Dirigido por Abud, o episódio Título Provisório é, também o mais consistente do longa: rodado num preto-e-branco que remete às fotografias tiradas pelo protagonista, ele retrata com eficiência a obsessão de um homem que, vivido com intensidade por Leonardo Medeiros, é completamente dominado por seu fetiche, extraindo um prazer absurdo dos pés femininos – e não é à toa que, para ele, uma prosaica sapataria assume características simultâneas de sex shop e boate de striptease. Porém, o mais interessante na abordagem de Abud diz respeito à maneira com que a câmera passa a dividir a obsessão do personagem, mantendo-se sempre posicionada de forma a capturar em detalhes os pés dos atores. Além disso, a conclusão do segmento é apropriadamente irônica ao ilustrar as infinitas possibilidades representadas por todo tipo de fetiche, permitindo que o fotógrafo, ao concentrar-se temporariamente em partes específicas do corpo feminino, mantenha-se eternamente excitado por suas descobertas sem que, com isso, se torne enfadado pela monotonia do “todo” representado por um relacionamento convencional.

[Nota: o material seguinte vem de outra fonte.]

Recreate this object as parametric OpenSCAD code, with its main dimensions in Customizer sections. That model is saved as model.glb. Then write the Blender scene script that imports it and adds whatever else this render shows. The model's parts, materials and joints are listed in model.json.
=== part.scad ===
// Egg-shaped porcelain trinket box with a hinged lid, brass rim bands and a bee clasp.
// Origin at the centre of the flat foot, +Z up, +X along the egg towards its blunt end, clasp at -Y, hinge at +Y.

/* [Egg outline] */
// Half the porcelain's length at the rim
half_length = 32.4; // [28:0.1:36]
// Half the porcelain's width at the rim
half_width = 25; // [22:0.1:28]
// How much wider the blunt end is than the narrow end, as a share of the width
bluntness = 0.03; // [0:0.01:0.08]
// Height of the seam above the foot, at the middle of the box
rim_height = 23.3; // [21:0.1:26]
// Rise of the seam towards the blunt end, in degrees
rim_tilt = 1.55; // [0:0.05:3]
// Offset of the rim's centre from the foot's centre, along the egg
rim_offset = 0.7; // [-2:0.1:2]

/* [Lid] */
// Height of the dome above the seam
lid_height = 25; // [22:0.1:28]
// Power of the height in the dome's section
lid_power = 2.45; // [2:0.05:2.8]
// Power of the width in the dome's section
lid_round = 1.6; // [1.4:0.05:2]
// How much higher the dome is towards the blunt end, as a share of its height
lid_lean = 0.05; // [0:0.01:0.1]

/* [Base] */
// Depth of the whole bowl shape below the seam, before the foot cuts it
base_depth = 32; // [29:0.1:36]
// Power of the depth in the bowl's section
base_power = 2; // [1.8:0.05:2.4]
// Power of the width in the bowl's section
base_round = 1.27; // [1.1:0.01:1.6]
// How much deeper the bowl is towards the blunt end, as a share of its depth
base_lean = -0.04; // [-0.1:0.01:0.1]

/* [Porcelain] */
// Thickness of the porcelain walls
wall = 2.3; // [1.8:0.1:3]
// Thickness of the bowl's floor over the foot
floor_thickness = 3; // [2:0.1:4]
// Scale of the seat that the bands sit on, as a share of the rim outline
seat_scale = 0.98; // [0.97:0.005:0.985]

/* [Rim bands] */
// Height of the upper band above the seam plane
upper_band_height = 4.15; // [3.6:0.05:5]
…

Já Qualquer Vôo, episódio comandado por Cris Azzi, adota uma abordagem bem mais fragmentada e experimental, empregando com inteligência os cortes secos e as breves elipses como forma de ilustrar a instabilidade psíquica de um indivíduo que, assim como as constantes mudanças de canais na televisão, parece flutuar instantaneamente no espaço e no tempo entre seus delírios. E se em Título Provisório o protagonista se via obcecado por pés, aqui é um rosto específico (o da atriz Inês Peixoto) que parece mover o homem vivido por Luiz Arthur durante suas viagens mentais. Hábil ao retratar, sem diálogos, a falta de conexão de seu personagem com o mundo real, o ator mantém o olhar sempre distante – mesmo nos momentos em que supostamente se conecta a alguém, como durante a transa no carro. E aqui, mais uma vez, é o desfecho que amarra o tema da narrativa ao explicitar a busca daquele sujeito por qualquer divagação que o mantenha afastado de sua triste e patética realidade.

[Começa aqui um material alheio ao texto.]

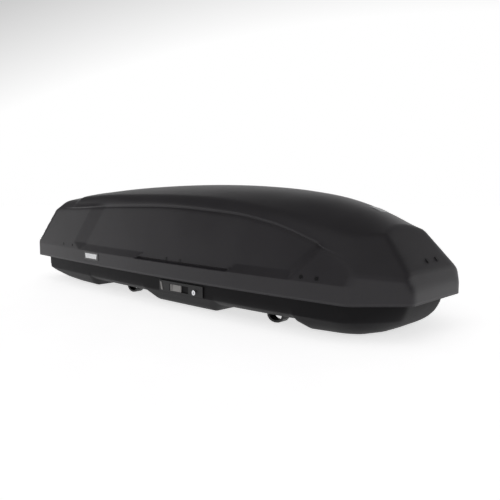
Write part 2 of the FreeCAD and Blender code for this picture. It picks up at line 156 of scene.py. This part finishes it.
def metal(name, colour, rough, scratch):
    """Plated metal with fine lines drawn along X."""
    made = bpy.data.materials.new(name)
    made.use_nodes = True
    tree = made.node_tree
    shader = tree.nodes["Principled BSDF"]
    where = node(tree, "ShaderNodeTexCoord").outputs["Object"]
    stretch = node(tree, "ShaderNodeMapping", {"Vector": where})
    stretch.inputs["Scale"].default_value = (1, 40, 40)
    lines = node(tree, "ShaderNodeTexNoise", {"Vector": stretch.outputs["Vector"]}, Scale=60.0, Detail=4.0)
    spread = node(tree, "ShaderNodeMapRange", {"Value": lines.outputs["Fac"]})
    spread.inputs["To Min"].default_value = max(0.04, rough - scratch)
    spread.inputs["To Max"].default_value = rough + scratch
    tree.links.new(spread.outputs["Result"], shader.inputs["Roughness"])
    shader.inputs["Base Color"].default_value = linear(colour)
    shader.inputs["Metallic"].default_value = 1.0
    return made


# Lid sheet: satin charcoal ABS, its fine grain breaks up the highlights
lid_skin = plastic("charcoal_abs_fine_grain", "#232124", "#282629", 0.4, 0.6, 0.25)
# Base sheet: black ABS, coarser grain and hardly any shine. Its colour is also darker than the plastic's
# own, as painted shade for the underside of the box
base_skin = plastic("black_abs_coarse_grain_painted_shade", "#111012", "#151416", 0.5, 0.9, 0.35, gloss=0.12)
# Lock housing and rod guides: moulded nylon, smooth black with a soft shine
black_nylon = plastic("black_nylon_smooth", "#151416", "#19181a", 0.36, 0.5, 0.15)
# Slide handle and lock indicator: moulded nylon, grey with a soft shine
grey_nylon = plastic("grey_nylon_moulded", "#858381", "#8e8c8a", 0.4, 0.5, 0.15)
# Clamp bodies and knobs: glass-filled nylon, a duller and rougher black
clamp_nylon = plastic("black_glass_filled_nylon", "#17161a", "#1d1c1f", 0.48, 0.8, 0.3)
# Rim trim: extruded rubber, dull black
trim_rubber = plastic("black_rubber_extruded", "#121214", "#171719", 0.65, 0.8, 0.2)
# Badge: pale satin insert in a glossy black frame
badge_pale = plastic("satin_silver_badge_insert", "#e2e3e4", "#ececed", 0.35, 0.5, 0.05)
badge_gloss = plastic("black_badge_gloss", "#0c0c0e", "#101012", 0.15, 0.8, 0.02, 0.4)
# Key cylinder: polished chrome, near mirror with faint lines
key_chrome = metal("polished_chrome_lock", "#dcdde0", 0.12, 0.06)
# Brackets, plates, hinge pins and latch rod: zinc plate, dull grey
zinc = metal("zinc_plated_pressing", "#a9abac", 0.38, 0.1)
# Strut stems: ground chrome, bright with faint lines
rod_chrome = metal("ground_chrome_rod", "#c4c6c8", 0.16, 0.06)
# Clamp jaws and strut tubes: powder-coated steel, black with a pebbled skin
black_coat = plastic("black_powder_coat_steel", "#131315", "#1a1a1c", 0.34, 0.7, 0.4)
# Screws: black plate, the darkest and fairly glossy
screw_black = plastic("black_plated_screw", "#0b0b0c", "#111112", 0.3, 0.4, 0.1)
# Sweep: near-white paper with a glow of its own, to stay pale in dim light
floor_paint = plastic("pale_sweep_paper", "#f4f4f4", "#f8f8f8", 0.9, 2.0, 0.02)
floor_shader = floor_paint.node_tree.nodes["Principled BSDF"]
floor_shader.inputs["Emission Color"].default_value = (1, 1, 1, 1)
floor_shader.inputs["Emission Strength"].default_value = 0.68
floor.data.materials.append(floor_paint)
finishes = {
    "lid_plastic": lid_skin, "base_plastic": base_skin, "black_plastic": black_nylon,
    "grey_plastic": grey_nylon, "lock_chrome": key_chrome, "badge": badge_gloss,
    "black_screw": screw_black, "clamp_plastic": clamp_nylon, "jaw_steel": black_coat,
    "strut_paint": black_coat, "steel": rod_chrome, "zinc_steel": zinc, "rubber_trim": trim_rubber,
}
for entry in frame["record"]["subparts"]:
    piece = frame["nodes"][entry["node"]]
    piece.data.materials.clear()
    piece.data.materials.append(finishes[entry["material_slot"]])
    piece.data.polygons.foreach_set("use_smooth", [True] * len(piece.data.polygons))
    edge = piece.modifiers.new("edge", "BEVEL")
    edge.width = 0.0006
    edge.segments = 2
    edge.limit_method = "ANGLE"
    edge.angle_limit = math.radians(40)
    edge.harden_normals = True


# Lid shell -------------------------------------------------------------------
# One vacuum-formed sheet of charcoal ABS, about 4 mm thick. Straight band at
# the rim, a drawn-in panel on each side, a raised roof, a cut-off tail and a
# nose made of soft facets. Everything here is in millimetres above the rim.
RIM = 112.0
END = 950.0
BAND_TOP = 57.0
LEDGE_TOP = 82.0
PANEL_LEAN = 24.0
PANEL_DEPTH = 12.0
PANEL_LEFT = -601.0
PANEL_RIGHT = 614.0
GROOVE_LEFT = -134.0
GROOVE_RIGHT = 356.0
GROOVE_DEPTH = 3.5
SEAM_DEPTH = 3.0
TAIL_SEAM = 15.0
SHOULDER_STEP = 7.0
FACE_TOP = 68.0
CORNER_X = 813.0
CORNER_Y = 278.6

# Along the box: x, then the side ridge, shoulder ridge and crown heights
stations = np.array([
    (-952, 222, 262, 290), (-757, 230, 268, 294), (-600, 234, 281, 303), (-440, 243, 291, 317),
    (-200, 253, 297, 330), (26, 258, 299, 335), (242, 251, 293, 331), (432, 236, 273, 318),
    (569, 208, 250, 299), (695, 166, 212, 265), (813, 128, 166, 219), (883, 110, 148, 197),
    (952, 92, 125, 172)], float)


def follow(x, column):
    """Smooth curve through one column of the stations."""
    xs = stations[:, 0]
    ys = stations[:, column]
    slope = np.gradient(ys, xs)
    i = np.clip(np.searchsorted(xs, x) - 1, 0, len(xs) - 2)
    h = xs[i + 1] - xs[i]
    t = np.clip((x - xs[i]) / h, 0, 1)
    return ((2 * t ** 3 - 3 * t ** 2 + 1) * ys[i] + (t ** 3 - 2 * t ** 2 + t) * h * slope[i]
            + (3 * t ** 2 - 2 * t ** 3) * ys[i + 1] + (t ** 3 - t ** 2) * h * slope[i + 1])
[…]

Aliás, esta realidade nada glamourosa é experimentada também pelo pobre Akim, encarnado com ar de trágica resignação por Nivaldo Pedrosa em A Liberdade de Akim, dirigido por Armando Mendz. Mergulhado em sombras que o mantêm numa atmosfera de constante ameaça, o episódio já inicia de maneira irônica ao prenunciar, através de uma violenta animação (que me fez lembrar do “Comichão e Coçadinha” de Os Simpsons), eventos futuros de sua trama. Trazendo também a ótima atuação de Jece Valadão (em seu último trabalho no Cinema), o segmento logo transporta o humilde personagem de Pedrosa a um mundo de sensualidade barata que, apesar de beirar o patético, representa para o sujeito uma tentação quase irresistível, levando-o a considerar com interesse a perigosa proposta de seu patrão – o que culmina num inteligente jogo de câmera através do qual Mendz, numa sucessão de rápidas panorâmicas, alterna sua narrativa entre a realidade e uma versão adulterada dos fatos.

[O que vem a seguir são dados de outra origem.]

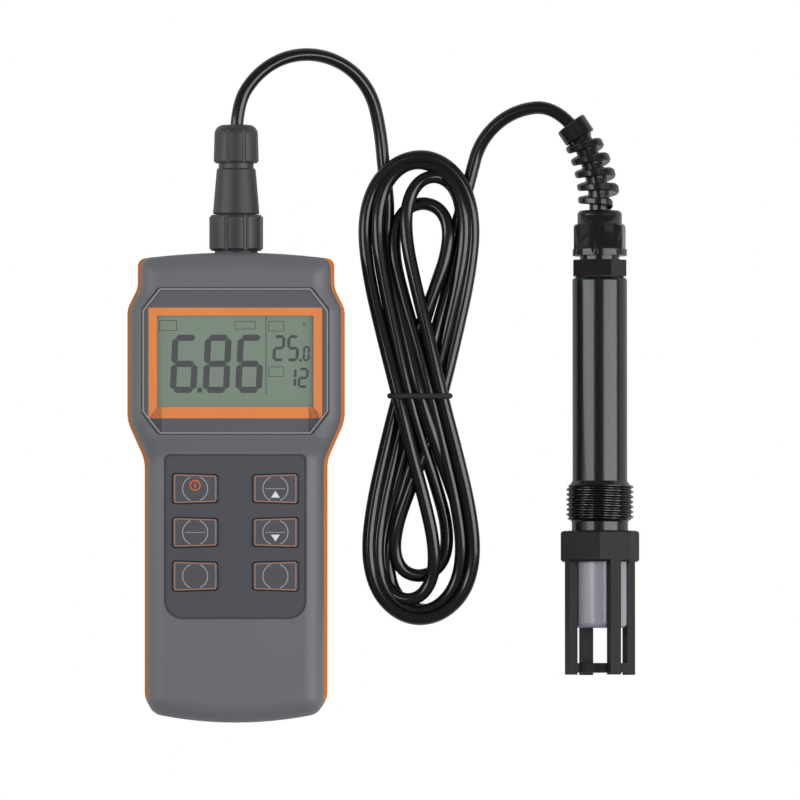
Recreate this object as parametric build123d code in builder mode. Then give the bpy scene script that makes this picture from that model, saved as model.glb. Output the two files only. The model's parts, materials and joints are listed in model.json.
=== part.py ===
# Handheld water meter, its screwed cable plug, a tied cable and the dipping probe.
# Units are millimetres. The meter lies on its back on z = 0 with its face up (+Z),
# its plug points to +Y and the probe lies to its right (+X).

import os
from math import atan2, cos, degrees, hypot, pi, radians, sin, tan

from build123d import *

os.makedirs("parts", exist_ok=True)

# Case outline, seen from the front
case_length = 169.0
head_width = 78.3
grip_width = 65.8
top_width = 70.8
top_rise = 2.2
bottom_rise = 3.6
flare_high_y = 71.9
flare_low_y = 64.3
taper_high_y = 23.9
taper_low_y = 9.9
flare_radius = 8.0
taper_radius = 14.0
band_corner = 3.0
case_head_corner = 4.0
case_foot_corner = 6.0
band_foot_corner = 9.0

# Case depth and walls
case_depth = 43.4
window_proud = 0.5
grip_drop = 1.9
step_high_y = 18.6
step_low_y = 12.6
step_radius = 6.0
wall = 2.5
shoulder = 7.0
back_edge = 5.0
band_low_z = 18.0
band_height = 8.0
band_proud = 1.3

# Window and display
window_width = 67.2
window_height = 52.8
window_centre_y = 45.5
window_corner_x = 6.1
window_corner_y = 7.8
window_thickness = 1.6
bezel_thickness = 0.5
frame_width = 62.4
frame_height = 39.8
view_width = 56.2
view_height = 32.8
view_centre_y = 45.4
frame_centre_y = 44.8
glass_width = 61.6
glass_height = 38.0
glass_thickness = 2.2
light_thickness = 2.1
holder_wall = 2.0
seat_gap = 0.15

# Keypad
panel_width = 50.8
panel_height = 59.0
panel_centre_y = -17.5
panel_thickness = 1.3
panel_recess = 1.6
panel_head_corner = 2.0
panel_foot_corner = 6.5
key_width = 16.0
key_height = 10.8
key_corner = 1.2
key_slope = 0.5
key_pitch_x = 28.8
key_pitch_y = 15.7
key_rows_y = -16.0
key_proud = 0.8
key_gap = 0.3
key_lip = 0.9
key_lip_thickness = 1.0
key_travel = 0.5
mat_thickness = 1.2
contact_radius = 3.6
contact_thickness = 0.3

# Circuit board
board_thickness = 1.6
board_top_z = 33.2
board_width = 52.0
board_high_y = 72.5
board_low_y = -60.0
board_screw_x = 17.0
board_screw_y = 3.2

# Screws and their bosses
boss_radius = 3.2
screw_radius = 1.25
screw_head_radius = 2.6
screw_head_height = 2.0
head_boss_x = 27.4
head_boss_y = 72.0
foot_boss_x = 24.0
foot_boss_y = -74.6
boss_split_z = 22.0

# Battery bay in the rear shell
cell_radius = 5.15
cell_length = 44.5
cell_pitch = 10.9
cell_count = 4
bay_high_y = -17.0
bay_spring_room = 3.4
tray_wall = 1.4
cover_thickness = 2.2
cover_gap = 0.3
cover_tab = 5.4
cover_screw_x = 18.0

# Socket in the top of the case and the plug on it
socket_z = 22.0
socket_radius = 7.75
socket_bore = 6.0
socket_end_y = 94.4
socket_flange_radius = 10.0
socket_flange_thickness = 2.0
pin_count = 6
pin_radius = 0.6
pin_circle = 3.4
ring_radius = 9.7
ring_start_y = 85.3
ring_end_y = 98.3
ring_flutes = 8
ring_flute_radius = 1.2
plug_big_radius = 8.4
plug_small_radius = 7.05
plug_neck_radius = 6.3
nut_start_y = 116.9
plug_shoulder_y = 115.1
nut_radius = 8.15
nut_end_y = 130.8
nut_flutes = 8
nut_flute_radius = 1.0
running_gap = 0.1

# Cable
cable_radius = 2.35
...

Infelizmente, esta eficaz brincadeira de linguagem cede lugar ao episódio mais frágil do longa – algo que já era de se esperar, já que a maior parte das antologias costuma trazer uma parte que, por um motivo ou outro, não faz jus às demais. No caso de 5 Frações, a “honra” cabe a O Magarefe, de Lucas Gontijo e Thales Bahia, que, apesar de dirigido com energia e ilustrar bem a angústia de um homem que se vê traído pela esposa, acaba falhando por não alcançar uma resolução que justifique a trajetória do protagonista. Sim, a explosão de violência e culpa experimentada por Antônio (Jaborandy, eficiente) é intensa, mas a trama perde o foco após a atitude brutal do sujeito, arrastando-se de maneira desinteressante até o final frouxo que surge como um decepcionante anti-clímax.
Por sorte (ou nem tanto, já que a escolha é obviamente intencional), o filme se encerra com o divertido ZYR 145, de Guilherme Fiúza, que também serve como ponto comum entre as demais narrativas – mesmo que de maneira artificial e, sejamos honestos, completamente dispensável, já que elas acabam não influenciando de fato umas às outras. Único a exibir claros propósitos cômicos, o episódio é beneficiado pela divertida atuação de Murilo Grossi, que cria um tipo mulherengo cujo arsenal de chavões inclui cantadas baratas como “Você é modelo?” e o constante uso da expressão “gatinha”. Enquanto isso, Cynthia Falabella confere grande vulnerabilidade emocional à sua personagem, o que é importante para mantê-la próxima do espectador mesmo depois que descobrimos o grau de instabilidade psicológica que a atormenta. Além disso, este fragmento acaba ganhando dimensões de comentário social ao ilustrar, também, a facilidade com que o ser humano transforma as maiores tragédias em um verdadeiro espetáculo circense de horrores – e ver a multidão se divertindo com as ações da personagem de Falabella remete às imagens grotescas, vistas nas últimas semanas, da multidão ensandecida amontoada diante da delegacia na qual o casal Nardoni, acusado de matar uma garota de cinco anos, prestava depoimento.
Empregando uma montagem dinâmica que cria boas transições entre os episódios (observem como a cena que traz Jaborandy vomitando no banheiro cede lugar à descarga disparada por Arthur em outro segmento), 5 Frações de uma Quase História é uma experiência bem sucedida que, mesmo com um ou outro momento mais irregular, merece fartos elogios por retratar aspectos universais da condição humana, como a angústia, a solidão, o sentimento de desajuste e a decepção que apenas as pessoas que mais amamos podem nos fazer experimentar.